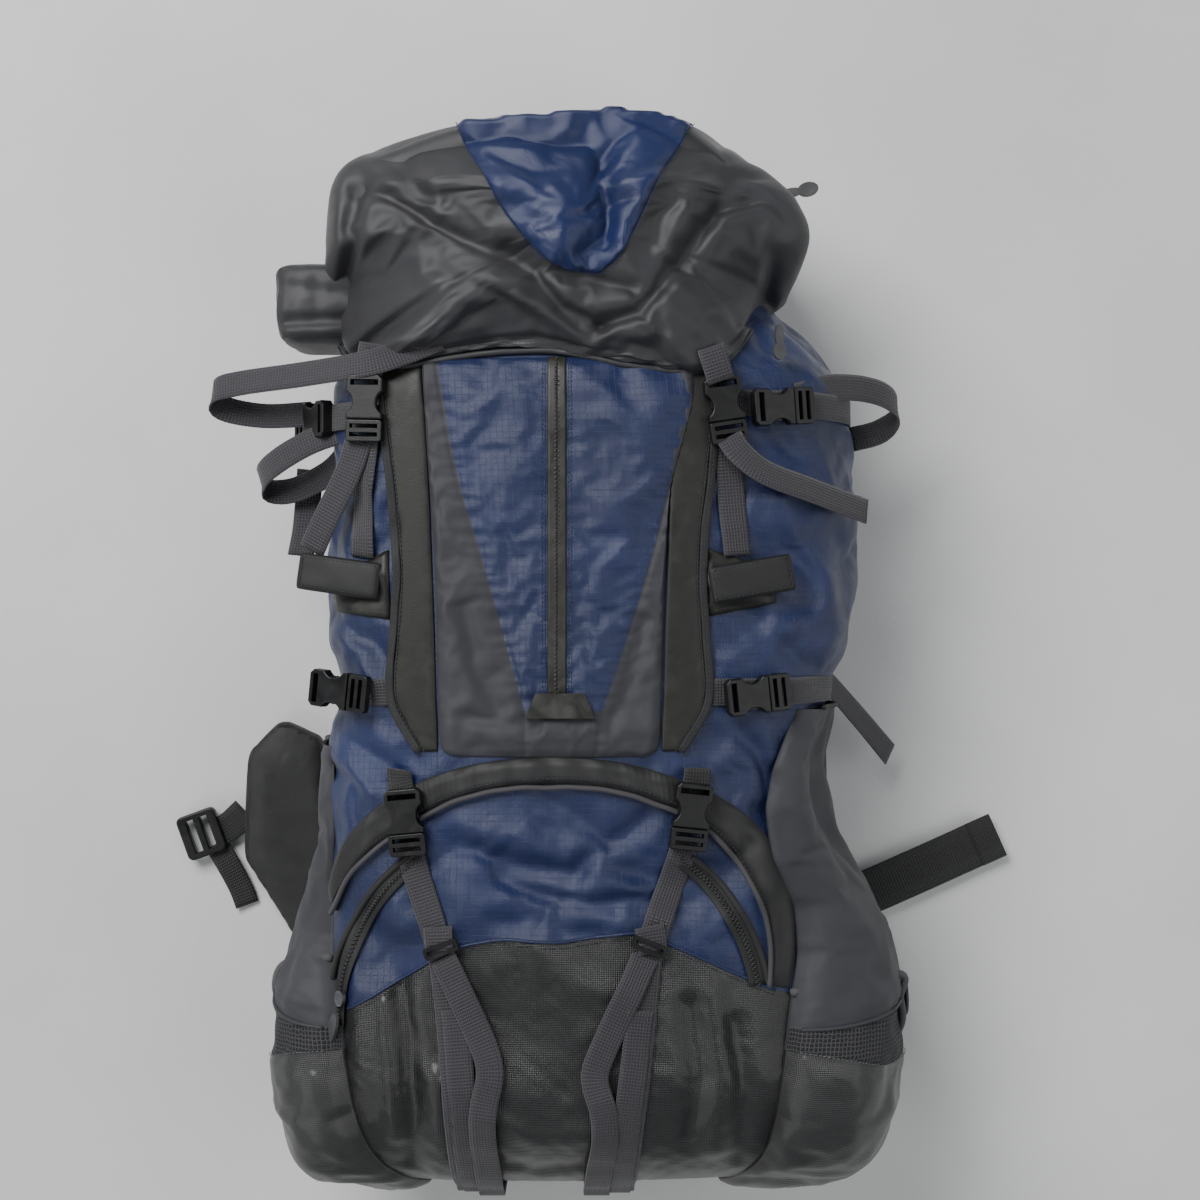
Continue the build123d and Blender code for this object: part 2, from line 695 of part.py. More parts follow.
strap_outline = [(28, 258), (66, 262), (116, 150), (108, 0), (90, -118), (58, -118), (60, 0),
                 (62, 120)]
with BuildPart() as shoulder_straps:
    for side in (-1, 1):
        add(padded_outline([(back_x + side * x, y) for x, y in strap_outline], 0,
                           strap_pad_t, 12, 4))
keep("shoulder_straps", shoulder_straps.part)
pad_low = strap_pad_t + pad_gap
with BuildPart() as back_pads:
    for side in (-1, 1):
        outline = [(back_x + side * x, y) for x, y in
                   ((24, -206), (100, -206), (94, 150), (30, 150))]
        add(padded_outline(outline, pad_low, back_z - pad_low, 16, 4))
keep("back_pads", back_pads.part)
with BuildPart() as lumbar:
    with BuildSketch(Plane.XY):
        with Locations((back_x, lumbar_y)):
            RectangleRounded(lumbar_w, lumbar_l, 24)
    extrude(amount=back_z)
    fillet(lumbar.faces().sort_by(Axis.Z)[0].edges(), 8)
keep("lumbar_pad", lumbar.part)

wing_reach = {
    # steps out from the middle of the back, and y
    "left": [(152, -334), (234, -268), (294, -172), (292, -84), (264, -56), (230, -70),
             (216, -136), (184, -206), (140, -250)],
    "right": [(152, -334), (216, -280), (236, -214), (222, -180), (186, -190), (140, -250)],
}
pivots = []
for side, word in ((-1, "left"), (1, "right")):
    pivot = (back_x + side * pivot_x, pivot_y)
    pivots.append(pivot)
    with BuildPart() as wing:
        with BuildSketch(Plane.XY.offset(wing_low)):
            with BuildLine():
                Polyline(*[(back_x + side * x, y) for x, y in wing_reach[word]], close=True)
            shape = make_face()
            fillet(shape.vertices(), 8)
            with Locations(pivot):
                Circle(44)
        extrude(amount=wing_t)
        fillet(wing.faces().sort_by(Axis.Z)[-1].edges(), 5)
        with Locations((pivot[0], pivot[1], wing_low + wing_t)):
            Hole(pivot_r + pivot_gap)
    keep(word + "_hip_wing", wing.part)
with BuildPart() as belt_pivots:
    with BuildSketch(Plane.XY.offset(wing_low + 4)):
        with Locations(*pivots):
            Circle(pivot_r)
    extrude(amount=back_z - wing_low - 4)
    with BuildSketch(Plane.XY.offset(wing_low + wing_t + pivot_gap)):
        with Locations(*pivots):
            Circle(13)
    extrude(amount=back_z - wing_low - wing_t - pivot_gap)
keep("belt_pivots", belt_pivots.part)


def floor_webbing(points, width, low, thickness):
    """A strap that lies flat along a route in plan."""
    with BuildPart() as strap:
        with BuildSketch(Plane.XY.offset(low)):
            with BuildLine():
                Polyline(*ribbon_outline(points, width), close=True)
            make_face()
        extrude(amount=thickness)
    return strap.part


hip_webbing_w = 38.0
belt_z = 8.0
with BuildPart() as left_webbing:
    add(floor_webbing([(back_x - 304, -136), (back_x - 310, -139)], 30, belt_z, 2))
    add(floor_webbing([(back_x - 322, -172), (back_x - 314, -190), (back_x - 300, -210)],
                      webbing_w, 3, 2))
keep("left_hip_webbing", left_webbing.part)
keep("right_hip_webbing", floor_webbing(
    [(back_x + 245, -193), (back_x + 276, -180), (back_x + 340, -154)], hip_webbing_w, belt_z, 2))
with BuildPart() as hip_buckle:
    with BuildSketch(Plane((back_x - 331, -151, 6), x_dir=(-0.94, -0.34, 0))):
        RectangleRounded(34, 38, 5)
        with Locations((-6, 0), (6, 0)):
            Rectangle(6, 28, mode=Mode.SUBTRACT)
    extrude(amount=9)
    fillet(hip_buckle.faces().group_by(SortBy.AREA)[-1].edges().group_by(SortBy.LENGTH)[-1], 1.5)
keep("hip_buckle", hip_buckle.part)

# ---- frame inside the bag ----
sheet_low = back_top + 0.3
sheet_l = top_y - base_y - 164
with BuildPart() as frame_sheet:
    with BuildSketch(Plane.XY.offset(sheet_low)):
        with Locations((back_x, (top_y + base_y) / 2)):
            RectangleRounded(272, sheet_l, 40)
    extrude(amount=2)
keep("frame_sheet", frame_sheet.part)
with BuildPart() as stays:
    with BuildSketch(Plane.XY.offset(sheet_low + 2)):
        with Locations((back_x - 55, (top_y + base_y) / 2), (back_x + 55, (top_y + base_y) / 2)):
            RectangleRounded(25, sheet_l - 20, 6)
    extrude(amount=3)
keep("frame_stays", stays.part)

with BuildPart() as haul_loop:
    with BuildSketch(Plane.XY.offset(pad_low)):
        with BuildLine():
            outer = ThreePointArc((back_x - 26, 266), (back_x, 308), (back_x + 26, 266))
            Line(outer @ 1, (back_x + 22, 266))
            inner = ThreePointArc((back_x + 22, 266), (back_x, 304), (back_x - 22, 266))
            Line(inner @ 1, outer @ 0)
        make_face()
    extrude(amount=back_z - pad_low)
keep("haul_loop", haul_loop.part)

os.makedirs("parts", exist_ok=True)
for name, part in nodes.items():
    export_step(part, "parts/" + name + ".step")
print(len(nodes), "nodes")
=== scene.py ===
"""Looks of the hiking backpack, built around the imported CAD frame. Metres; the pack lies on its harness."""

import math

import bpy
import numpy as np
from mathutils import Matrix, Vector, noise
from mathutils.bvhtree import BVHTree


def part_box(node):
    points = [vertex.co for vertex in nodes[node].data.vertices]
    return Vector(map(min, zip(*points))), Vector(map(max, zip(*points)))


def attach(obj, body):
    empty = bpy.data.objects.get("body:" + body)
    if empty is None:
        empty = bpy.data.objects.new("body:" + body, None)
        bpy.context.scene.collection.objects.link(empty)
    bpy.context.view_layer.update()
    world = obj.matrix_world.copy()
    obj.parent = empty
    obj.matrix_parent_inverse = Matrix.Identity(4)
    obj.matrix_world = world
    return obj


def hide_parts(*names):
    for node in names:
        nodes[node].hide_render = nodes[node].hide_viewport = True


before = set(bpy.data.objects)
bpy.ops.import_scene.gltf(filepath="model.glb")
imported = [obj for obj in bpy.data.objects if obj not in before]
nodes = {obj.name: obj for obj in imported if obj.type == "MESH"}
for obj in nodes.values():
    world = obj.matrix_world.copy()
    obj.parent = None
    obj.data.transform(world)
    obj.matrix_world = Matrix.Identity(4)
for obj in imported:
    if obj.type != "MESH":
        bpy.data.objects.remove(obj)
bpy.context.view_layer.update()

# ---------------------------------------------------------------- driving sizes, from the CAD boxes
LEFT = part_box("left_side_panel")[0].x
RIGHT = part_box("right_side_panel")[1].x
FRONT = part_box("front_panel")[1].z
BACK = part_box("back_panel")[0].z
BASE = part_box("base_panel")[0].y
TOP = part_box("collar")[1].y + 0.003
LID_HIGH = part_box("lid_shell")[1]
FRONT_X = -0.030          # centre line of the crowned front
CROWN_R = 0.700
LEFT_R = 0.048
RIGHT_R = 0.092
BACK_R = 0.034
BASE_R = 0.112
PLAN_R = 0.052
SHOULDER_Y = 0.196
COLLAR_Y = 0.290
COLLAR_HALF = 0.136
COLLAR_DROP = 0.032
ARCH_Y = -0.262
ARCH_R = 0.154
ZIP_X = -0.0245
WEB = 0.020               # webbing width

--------

Return exactly, and only, the lines from the one containing "# ---- frame" down to the one containing "before = set(bpy.data.objects)", with both of those lines included.

# ---- frame inside the bag ----
sheet_low = back_top + 0.3
sheet_l = top_y - base_y - 164
with BuildPart() as frame_sheet:
    with BuildSketch(Plane.XY.offset(sheet_low)):
        with Locations((back_x, (top_y + base_y) / 2)):
            RectangleRounded(272, sheet_l, 40)
    extrude(amount=2)
keep("frame_sheet", frame_sheet.part)
with BuildPart() as stays:
    with BuildSketch(Plane.XY.offset(sheet_low + 2)):
        with Locations((back_x - 55, (top_y + base_y) / 2), (back_x + 55, (top_y + base_y) / 2)):
            RectangleRounded(25, sheet_l - 20, 6)
    extrude(amount=3)
keep("frame_stays", stays.part)

with BuildPart() as haul_loop:
    with BuildSketch(Plane.XY.offset(pad_low)):
        with BuildLine():
            outer = ThreePointArc((back_x - 26, 266), (back_x, 308), (back_x + 26, 266))
            Line(outer @ 1, (back_x + 22, 266))
            inner = ThreePointArc((back_x + 22, 266), (back_x, 304), (back_x - 22, 266))
            Line(inner @ 1, outer @ 0)
        make_face()
    extrude(amount=back_z - pad_low)
keep("haul_loop", haul_loop.part)

os.makedirs("parts", exist_ok=True)
for name, part in nodes.items():
    export_step(part, "parts/" + name + ".step")
print(len(nodes), "nodes")
=== scene.py ===
"""Looks of the hiking backpack, built around the imported CAD frame. Metres; the pack lies on its harness."""

import math

import bpy
import numpy as np
from mathutils import Matrix, Vector, noise
from mathutils.bvhtree import BVHTree


def part_box(node):
    points = [vertex.co for vertex in nodes[node].data.vertices]
    return Vector(map(min, zip(*points))), Vector(map(max, zip(*points)))


def attach(obj, body):
    empty = bpy.data.objects.get("body:" + body)
    if empty is None:
        empty = bpy.data.objects.new("body:" + body, None)
        bpy.context.scene.collection.objects.link(empty)
    bpy.context.view_layer.update()
    world = obj.matrix_world.copy()
    obj.parent = empty
    obj.matrix_parent_inverse = Matrix.Identity(4)
    obj.matrix_world = world
    return obj


def hide_parts(*names):
    for node in names:
        nodes[node].hide_render = nodes[node].hide_viewport = True


before = set(bpy.data.objects)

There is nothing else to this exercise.